My brother Ray was an amazing inventor. He could make rubber gun pistols and rubber gun repeating rifles. Either one would raise a whelp on your butt if you got hit. Old inner tubes from service stations were cut in strips to make
ammunition. Many whippings resulted from misuse of the rubber guns. Also pea shooters got us in a lot of big time trouble. A pound of navy beans cost nine cents, or four and a half drink bottles, at the A&P Store up on Meadowbridge Road. With a bean shooter you could bean somebody thirty feet away. I didn’t hear about anybody loosing an eye. Momma kept telling us that somebody was going to loose an eye and get a beating to boot. We got the beatings anyway. Ray used an unarmed hand grenade, purchased from Redmond Lumber company (war surplus stuff) to wire the big swinging back gate so the grenade would blow up if you opened the gate. country matches would pop when the firing pin was pulled. He also hooked multiple transformers, or ignition coils up to the clothesline and wired them to the 110v power out in the garage. If Momma had not looked out the back door window and seen his limp body hanging from the clothesline and if she had not turned off the lights to the garage, Ray would have been history that day.
Back to the hideout, and the “diving rig”:
Ray’s hand-grenade back gate alarm, the under water diving rig (made from two-gallon Pep Boys Oil cans, a
bicycle pump, garden hose, and snorkel mask ordered from Johnson Smith Catalogs) were among some of the things designed and manufactured in the garage. Ray and I went over to Saunders Sand and Gravel Quarry and he and I took turns walking out in water over our heads with one carrying Dad’s heavy anvil for ballast and the other pumping like crazy on the bicycle pump to fill the oil can with an air reserve so the other could breathe under water (Jacque Cousteau move over). I am amazed to this day that one or both of us did not drown in that quarry.
In another section, concerning “things his parents wouldn’t approve of,” he mentioned the diving rig:
I do not think Mom or Dad would have approved of our trips to the sand Quarry and they would have flipped if they had seen Ray and me wading under water with Ray’s home made diving apparatus.
Kids today don’t seem to do that kind of stuff – make impromptu diving rigs from odds and ends found in their garage. Even if they did, they wouldn’t be able to get anywhere near a quarry. For a variety of reasons, everything outside that kids might do is too dangerous, or too likely to result in a lawsuit against somebody. Our zeal to protect everybody from every imaginable danger, combined with the increasing litigiousness of our society has made it nearly impossible for kids to engage in what my Dad and his brothers considered “play.”
He and Ray worked on other things, too:
Ray and I made a unicycle from old bicycle and tricycle parts and nearly killed ourselves trying to ride the thing on the walkway between our house and the Wessel’s.

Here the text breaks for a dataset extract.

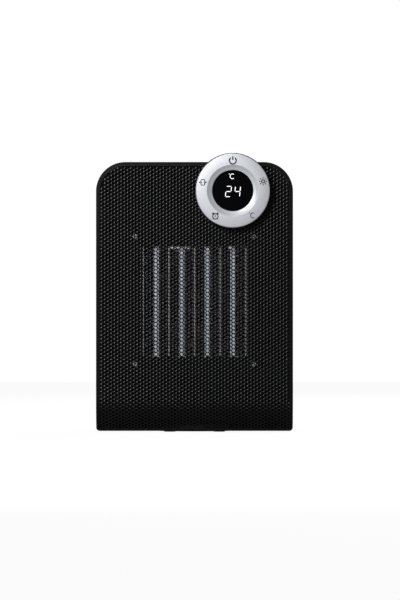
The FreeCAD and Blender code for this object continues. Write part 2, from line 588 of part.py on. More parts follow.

At Boy Scout Camp, I worked on and received my photography merit badge. So Ray and I had to covnert the available space in the garage to a dark room. We stuffed newspaper in all the cracks and taped black plastic over the windows and doors. We finally got it totally dark and we did develop black and white pictures in the garage. We would go downtown to Adam’s Camera Shop, on Broad Street, to buy the basic chemicals and paper we had to have. No lasting artistic photographic work was ever produced, by we had fun working in the garage with one little red light for the prints and total darkness for the negatives.
The garage was a great place to experiment and to work, especially on rainy days when we could not play outside. I remember cookie cutters that Ray made from tin cans and once he crafted a cabin cruiser from tin cans, using plans from Popular Mechanics Magazine and an old soldering iron. Ray was able to make almost anything you could think of out of junk and if thought of it he usually tried to make it.
I mentioned that their ingenuity and resourcefulness carried over to adulthood.
Over the years, Dad concocted a number of interesting things:
- When we lived in the small house in Thaxton, John and I shared a room, and there wasn’t a whole lot of extra space in there. When we got a slot-car racing track for Christmas one year, having a place to use it was an issue. Assembling and dis-assembling the thing took a lot of time. Dad solved the problem by creating a permanent storage solution: from a 4′x8′ sheet of plywood, some eye hooks, pulleys and rope, he built a platform for the track that could be hoisted up to the ceiling when we weren’t using it. When we did want to use it, we’d untie the rope and lower it to rest on a couple of chairs.
- I’ve written before about him being a gardener. When he first moved out to Pine Forest, in Nottoway County, he
established a large garden, and sought a way to water it that wouldn’t put a strain on his new well. Serendipity, and a some ingenuity resulted in a solution: The church we used to attend had built a new sanctuary, and was in the process of renovating the old one into classrooms. When they offered up the old baptistry to anyone who would haul it away, Dad grabbed it. He built a platform for it to rest on, with a roof over it to keep out leaves and pine needles. Part of his property out there includes a pond my grandfather built to use for irrigating tobacco (we now use it mostly for catching some awesome bass), so he figured out how to get water from the pond up the hill -about a forty-foot increase in elevation- into the baptistry holding tank. A leveling monitor sent a signal to the pump in the pond whenever more water needed to be pumped up there. Gravity took the water from the holding tank to the soaker-hose irrigation system in the garden. A pressure tank later supplanted the gravity-based feed, but it was still a cool idea with amazing execution.
- Pine Forest being what it is (a large collection of pine trees, with their attendant needles), Dad figured out how to turn some of that pine straw into cash – or at least barter-worthy product to exchange for garden plants each spring. Using
some plans he found on the internet, he built a lever-activated press that would make bales out of the pine straw. There was even a mechanism for placing baling twine in the box before the straw, so you could tie off the bale when you finished compacting a bale. He would trade the bales of for plants with the guy who owned a local garden store. Eventually, he told me that the store owner wouldn’t trade any more – he was worried about the tax consequences of the barter activity. So he had to pay Dad in cash, get a receipt for the transaction, then Dad would turn around and give him the cash for the plants. “Damn IRS,” he would say.
Industrious and ingenious – that was my Dad.